The back seats in the Coupé aren’t the biggest either but again, we’re talking about a sports car here so they’re not expected to be SUV sized and are still handy to have.
There’s a heads up display and a BMW ConnectedDrive app to change and monitor the cars functions remotely. There’s also Driving Assistant, High-beam Assist, Person Warning, a rear view camera and even a number of different trim options such as Black, Ivory White, Brown/White and the E-Copper look of the Roadster below.
In the drivers seat you get a centre cockpit with what BMW calls “the control centre of tomorrow”. Featuring push to start, a dial wheel to help control the new infotainment system and a whole slew of buttons all inclined towards the driver for ease of access.

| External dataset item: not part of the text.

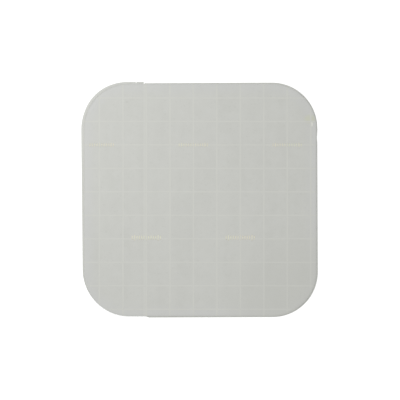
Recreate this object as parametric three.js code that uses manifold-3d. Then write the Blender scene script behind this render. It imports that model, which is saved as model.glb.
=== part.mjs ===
// A hydrocolloid wound dressing, 10 x 10 cm with rounded corners, lying flat with its film side up.
// Millimetres. +X runs to the right of the dressing, +Y to its top, and +Z up out of the film.
// The origin is the middle of the underside.
//
// From the bottom up the dressing is a laminate: a release liner in two pieces, the soft adhesive
// wafer, a thin backing film and a measuring grid printed on that film. The narrow piece of liner
// is folded back under itself along the split, which makes a lip to grip. The wafer takes up the
// doubled thickness in a shallow channel, and its rim is pressed down thin all round.

import * as THREE from "three";
import { mergeVertices } from "three/addons/utils/BufferGeometryUtils.js";
import Module from "manifold-3d";

const wasm = await Module();
wasm.setup();

// The die-cut outline of the release liner.
const dressingWidth = 100;
const dressingHeight = 100;
const cornerRadius = 20;
const cornerSteps = 24;

// The wafer and the film are cut this much smaller than the liner, all round.
const linerOverhang = 0.5;

// Thicknesses of the layers.
const linerThickness = 0.12;
const waferThickness = 0.8;
const filmThickness = 0.05;
const inkThickness = 0.02;

// The pressed rim: how thick the wafer is left at its edge, and how far in it swells to full.
const rimEdgeThickness = 0.5;
const rimWidth = 0.9;
const rimSteps = 6;

// The narrow piece of liner, from its left edge to the fold. It lies a little out to the left,
// up towards the top, and turned.
const stripWidth = 26.5;
const stripOut = 0.34;
const stripLift = 0.4;
const stripTurn = THREE.MathUtils.degToRad(0.4);

// The fold: a lip turned back under the strip, and the air kept inside the fold.
const lipWidth = 3.2;
const foldAir = 0.03;
const foldSteps = 8;

// The strip climbs over the end of its lip on a ramp that starts clear of it.
const lipClearance = 0.3;
const rampWidth = 1.2;
const rampSteps = 6;

// The split between the two pieces where it is narrowest, and how far past its widest stretch
// the wafer comes back down onto the wide piece.
const splitGap = 0.3;
const waferSettle = 0.4;

// Wear on the liner: a clipped corner beside the split, and a nick at the end of the lip.
const clipAlong = 1.2;
const clipDepth = 0.55;
const nickWidth = 0.5;
const nickDepth = 0.35;

// The printed measuring grid. Its first lines are measured from the left and the top edge.
const gridPitch = 10;
const gridLineWidth = 0.7;
const firstColumn = 7;
const firstRow = 6.5;
const edgeMargin = 1;

// Levels, from the surface that the dressing lies on.
const linerTop = linerThickness;
const waferEdgeTop = linerTop + rimEdgeThickness;
const waferTop = linerTop + waferThickness;
const stackTop = waferTop + filmThickness + inkThickness;

// The outline that the wafer, the film and the print share.
const waferWidth = dressingWidth - 2 * linerOverhang;
const waferHeight = dressingHeight - 2 * linerOverhang;
const waferRadius = cornerRadius - linerOverhang;

// Cutting solids reach this far past what they cut.
const past = 5;

// Points closer than this are one point.
const weldDistance = 1e-5;

// Colours and roughness of the plain finishes.
const linerFinish = { color: 0xc6c7c1, roughness: 0.45 };
const waferFinish = { color: 0xc3c4bc, roughness: 0.5 };
const filmFinish = { color: 0xc8c9c4, roughness: 0.35 };
const inkFinish = { color: 0xd2d1c2, roughness: 0.6 };

const left = -dressingWidth / 2;
const top = dressingHeight / 2;

// The fold stands at foldX before the strip is shifted and turned. Turning swings one end of it
// to the right by foldSwing, and the wide piece starts beyond that.
const foldX = left + stripWidth;
const foldSwing = top * Math.sin(stripTurn);
const wideLinerLeft = foldX - stripOut + foldSwing + splitGap;

// Where the narrow strip really lies: turned about its own middle and shifted.
const stripMiddle = left + stripWidth / 2;
const stripPlacement = new THREE.Matrix4()
  .makeTranslation(stripMiddle - stripOut, stripLift, 0)
  .multiply(new THREE.Matrix4().makeRotationZ(stripTurn))
  .multiply(new THREE.Matrix4().makeTranslation(-stripMiddle, 0, 0));

function solidOf(geometry) {
  const bare = geometry.clone();
  bare.deleteAttribute("normal");
  bare.deleteAttribute("uv");
  const merged = mergeVertices(bare, weldDistance);
  const mesh = new wasm.Mesh({
    numProp: 3,
    vertProperties: new Float32Array(merged.attributes.position.array),
    triVerts: new Uint32Array(merged.index.array),
  });
  mesh.merge();
  return new wasm.Manifold(mesh);
}

function geometryOf(solid) {
  const mesh = solid.getMesh();
  const geometry = new THREE.BufferGeometry();
  geometry.setAttribute("position", new THREE.BufferAttribute(mesh.vertProperties, 3));
  geometry.setIndex(new THREE.BufferAttribute(mesh.triVerts, 1));
  geometry.computeVertexNormals();
  return geometry;
}

// The points of a rounded rectangle drawn in from its edge, with as many points at every inset.
function roundedRing(width, height, radius, inset) {
  const ring = [];
  for (let corner = 0; corner < 4; corner += 1) {
    const toRight = corner === 0 || corner === 3 ? 1 : -1;
    const toTop = corner < 2 ? 1 : -1;
    for (let step = 0; step <= cornerSteps; step += 1) {
      const angle = (corner + step / cornerSteps) * (Math.PI / 2);
      ring.push(
        new THREE.Vector2(
          toRight * (width / 2 - radius) + (radius - inset) * Math.cos(angle),
          toTop * (height / 2 - radius) + (radius - inset) * Math.sin(angle),
        ),
      );
    }
  }
  return ring;
}

// A closed sheet of the wafer's outline. Each of its two faces is a set of rings, given by how far
// in from the edge each ring lies, and a rule for the height at that inset.
function sheetGeometry(under, over) {
  const positions = [];
  const triangles = [];
  const faces = [under, over].map(({ insets, heightAt }) => {
    const rings = insets.map((inset) => {
      const start = positions.length / 3;
      for (const point of roundedRing(waferWidth, waferHeight, waferRadius, inset)) {
        positions.push(point.x, point.y, heightAt(inset));
      }
      return start;
    });
    const middle = positions.length / 3;
    positions.push(0, 0, heightAt(insets[insets.length - 1]));
    return { rings, middle };
  });
  const count = 4 * (cornerSteps + 1);
  const band = (outer, inner) => {
    for (let i = 0; i < count; i += 1) {
      const next = (i + 1) % count;
      triangles.push(outer + i, outer + next, inner + next);
      triangles.push(outer + i, inner + next, inner + i);
    }
  };
  const [lower, upper] = faces;
  band(lower.rings[0], upper.rings[0]);
  for (let k = 1; k < upper.rings.length; k += 1) {
    band(upper.rings[k - 1], upper.rings[k]);
  }
  for (let k = 1; k < lower.rings.length; k += 1) {
    band(lower.rings[k], lower.rings[k - 1]);
  }
  const lastUpper = upper.rings[upper.rings.length - 1];
  const lastLower = lower.rings[lower.rings.length - 1];
  for (let i = 0; i < count; i += 1) {
    const next = (i + 1) % count;
    triangles.push(lastUpper + i, lastUpper + next, upper.middle);
    triangles.push(lastLower + next, lastLower + i, lower.middle);
  }
  const geometry = new THREE.BufferGeometry();
  geometry.setAttribute("position", new THREE.Float32BufferAttribute(positions, 3));
  geometry.setIndex(triangles);
  return geometry;
}

// The height of the wafer's upper face, a quarter wave from the thin edge up to the flat.
function waferUpperFace(inset) {
  const rise = Math.sin((Math.PI / 2) * Math.min(inset / rimWidth, 1));
  return waferEdgeTop + (waferThickness - rimEdgeThickness) * rise;
}

const rimInsets = Array.from({ length: rimSteps + 1 }, (_, k) => (rimWidth * k) / rimSteps);

// The liner's outline as a straight-sided block, for cutting pieces of liner out of.
function dieBlock(height) {
  const outline = new THREE.Shape(roundedRing(dressingWidth, dressingHeight, cornerRadius, 0));
  return new THREE.ExtrudeGeometry(outline, { depth: height, bevelEnabled: false });
}

// A long bar along Y with the given section, whose points are (x, z).
function barAlongY(section) {
  const length = dressingHeight + 2 * past;
  const bar = new THREE.ExtrudeGeometry(new THREE.Shape(section), {
    depth: length,
    bevelEnabled: false,
  });
  bar.rotateX(Math.PI / 2);
  bar.translate(0, length / 2, 0);
  return bar;
}

// The ramp on which the strip climbs over its own lip, as points of its underside.
function rampPoints() {
  const climb = linerThickness + foldAir;
  const rampEnd = foldX - lipWidth - lipClearance;
  const points = [];
  for (let k = 0; k <= rampSteps; k += 1) {
    const along = k / rampSteps;
    const eased = (1 - Math.cos(Math.PI * along)) / 2;
    points.push(new THREE.Vector2(rampEnd - rampWidth * (1 - along), climb * eased));
  }
  return points;
}

// The nose of the fold, as an arc from the upper leaf round to the lip.
function nosePoints(radius, centreHeight) {
  const outerRadius = linerThickness + foldAir / 2;
  const points = [];
  for (let k = 0; k <= foldSteps; k += 1) {
    const angle = Math.PI / 2 - (Math.PI * k) / foldSteps;
    points.push(
      new THREE.Vector2(
        foldX - outerRadius + radius * Math.cos(angle),
        centreHeight + radius * Math.sin(angle),
      ),
    );
  }
  return points;
}

const raised = (points) => points.map((p) => new THREE.Vector2(p.x, p.y + linerThickness));

// The section of the narrow strip: flat leaf, ramp, fold and the lip underneath.
function foldedSection() {
  const ramp = rampPoints();
  const noseHeight = linerThickness + foldAir / 2;
  const outerNose = nosePoints(linerThickness + foldAir / 2, noseHeight);
  const innerNose = nosePoints(foldAir / 2, noseHeight);
  const lipEnd = foldX - lipWidth;
  return [
    new THREE.Vector2(left - past, 0),
    ...ramp,
    ...innerNose,
    new THREE.Vector2(lipEnd, linerThickness),
    new THREE.Vector2(lipEnd, 0),
    ...outerNose.reverse(),
    ...raised(ramp).reverse(),
    new THREE.Vector2(left - past, linerThickness),
  ];
}

// The channel in the wafer's underside: the upper side of the raised leaf, the air over the
// split, and the slope on which the wafer comes back down to the wide piece of liner.
function channelSection() {
  const ramp = raised(rampPoints());
  const leafTop = ramp[ramp.length - 1].y;
  const airStart = foldX;
  const airEnd = foldX + splitGap + 2 * foldSwing + waferSettle;
  return [
    new THREE.Vector2(ramp[0].x, linerTop - past),
    ...ramp,
    new THREE.Vector2(airStart, leafTop),
    new THREE.Vector2(airEnd, linerTop),
    new THREE.Vector2(airEnd, linerTop - past),
  ];
}

function narrowLiner() {
  const nick = new THREE.BoxGeometry(nickWidth, 2 * nickDepth, past);
  nick.translate(foldX - lipWidth, top, 0);
  return geometryOf(
    solidOf(barAlongY(foldedSection()))
      .intersect(solidOf(dieBlock(past)))
      .subtract(solidOf(nick)),
  );
}

function wideLiner() {
  const cutWidth = wideLinerLeft - left + past;
  const removed = new THREE.BoxGeometry(cutWidth, dressingHeight + 2 * past, past);
  removed.translate(wideLinerLeft - cutWidth / 2, 0, 0);
  const corner = new THREE.Shape([
    new THREE.Vector2(wideLinerLeft - past, -top - past),
    new THREE.Vector2(wideLinerLeft + clipAlong, -top - past),
    new THREE.Vector2(wideLinerLeft + clipAlong, -top),
    new THREE.Vector2(wideLinerLeft, clipDepth - top),
    new THREE.Vector2(wideLinerLeft - past, clipDepth - top),
  ]);
  const clip = new THREE.ExtrudeGeometry(corner, { depth: past, bevelEnabled: false });
  clip.translate(0, 0, -past / 2);
  return geometryOf(
    solidOf(dieBlock(linerThickness)).subtract(solidOf(removed)).subtract(solidOf(clip)),
  );
}

function wafer() {
  const slab = sheetGeometry(
    { insets: [0], heightAt: () => linerTop },
    { insets: rimInsets, heightAt: waferUpperFace },
  );
  const channel = barAlongY(channelSection()).applyMatrix4(stripPlacement);
  return geometryOf(solidOf(slab).subtract(solidOf(channel)));
}

// A coat of even thickness over the wafer, lying on whatever coat is already there.
function coatOver(startsAt, thickness) {
  return sheetGeometry(
    { insets: rimInsets, heightAt: (inset) => waferUpperFace(inset) + startsAt },
    { insets: rimInsets, heightAt: (inset) => waferUpperFace(inset) + startsAt + thickness },
  );
}

// The places of the grid's lines along one side, leaving out any that would run off the edge.
function linePlaces(first, side) {
  const places = [];
  for (let place = first; place < side - edgeMargin; place += gridPitch) {
    places.push(place - side / 2);
  }
  return places;
}

function printedGrid() {
  const tall = 2 * stackTop + past;
  const lines = [
    ...linePlaces(firstColumn, dressingWidth).map((x) => {
      return new THREE.BoxGeometry(gridLineWidth, dressingHeight + past, tall).translate(x, 0, 0);
    }),
    ...linePlaces(firstRow, dressingHeight).map((y) => {
      return new THREE.BoxGeometry(dressingWidth + past, gridLineWidth, tall).translate(0, -y, 0);
    }),
  ];
  const lattice = lines.map(solidOf).reduce((joined, line) => joined.add(line));
  return geometryOf(solidOf(coatOver(filmThickness, inkThickness)).intersect(lattice));
}

function piece(name, geometry, finish) {
  const material = new THREE.MeshStandardMaterial({ ...finish, metalness: 0 });
  const mesh = new THREE.Mesh(geometry, material);
  mesh.name = name;
  return mesh;
}

const dressing = new THREE.Group();

const strip = piece("release_liner_strip", narrowLiner(), linerFinish);
strip.applyMatrix4(stripPlacement);
dressing.add(strip);

dressing.add(piece("release_liner_wide", wideLiner(), linerFinish));
dressing.add(piece("hydrocolloid_wafer", wafer(), waferFinish));
dressing.add(piece("backing_film", coatOver(0, filmThickness), filmFinish));
dressing.add(piece("printed_grid", printedGrid(), inkFinish));

export default dressing;
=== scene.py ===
# %% [markdown]
# # A hydrocolloid dressing, seen from straight above
#
# The dressing is a thin laminate: a release liner in two pieces, a soft grey-green adhesive
# wafer, a clear film, and a pale measuring grid printed on the film. The solids already have
# their real size and place, so this lesson only gives them their surfaces: the film and its
# print are made again as fine meshes that swell and ripple a little, the two pieces of liner
# lie a little out of true, and every layer gets a finish built from shader nodes.

# %% Load the frame
import math

import bpy
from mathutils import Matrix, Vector, noise


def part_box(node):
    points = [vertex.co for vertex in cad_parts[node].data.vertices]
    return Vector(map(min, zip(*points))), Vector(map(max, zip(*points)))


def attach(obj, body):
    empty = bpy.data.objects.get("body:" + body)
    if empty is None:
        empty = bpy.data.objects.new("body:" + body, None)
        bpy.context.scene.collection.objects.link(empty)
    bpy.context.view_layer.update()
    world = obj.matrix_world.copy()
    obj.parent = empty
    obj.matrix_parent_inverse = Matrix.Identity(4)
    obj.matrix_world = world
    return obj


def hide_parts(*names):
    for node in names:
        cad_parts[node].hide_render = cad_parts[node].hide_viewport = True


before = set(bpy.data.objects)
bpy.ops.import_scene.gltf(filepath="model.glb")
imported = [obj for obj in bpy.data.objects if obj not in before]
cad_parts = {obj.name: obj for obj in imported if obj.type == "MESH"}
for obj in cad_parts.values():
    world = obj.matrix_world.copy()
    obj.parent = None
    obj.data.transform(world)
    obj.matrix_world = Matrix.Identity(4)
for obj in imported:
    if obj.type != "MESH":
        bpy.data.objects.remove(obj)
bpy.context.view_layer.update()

# %% [markdown]
# ## Sizes
#
# Blender works in metres here, so millimetres are written as numbers times MM. The reach of
# the film comes from its own solid, and the few sizes that a box can't tell, such as the
# corner radius, are given as named values.

# %% Sizes of the layers
MM = 0.001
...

Summing Up – All form, a lot of function
BMW have been making great cars for a long time. They are one of the top premium German brands and they know what they’re doing. They also have a huge amount of extremely loyal customers too so it’s great to see them not just bringing out the BMW i8 all the way back in 2015, but bringing it to Australia and also updating and expanding the line up with the Roadster now in 2018.
The stand out feature of the i8 is undoubtedly its looks. In review after review, despite some complaints here and there such as the ever battery dying key fob or lack of boot space everyone seems to agree that BMW hit it out of the park with the i8’s design language.
Over the years the i8 has sold in quite high numbers too, over 10,000, making it a top seller in its class so customers clearly like the design. Hopefully these sales along with their refresh this year means BMW is going to commit even more to the BMW i8 in the future.
And while a Tesla Model S P100D might be faster and cheaper, not everyone wants or likes Tesla cars. The BMW i8 by contrast brings heritage, a classic but also modern looking interior and BMW’s excellent design language all into something that no other car maker has, a stunning looking sports car that’s not just electric, but a BMW.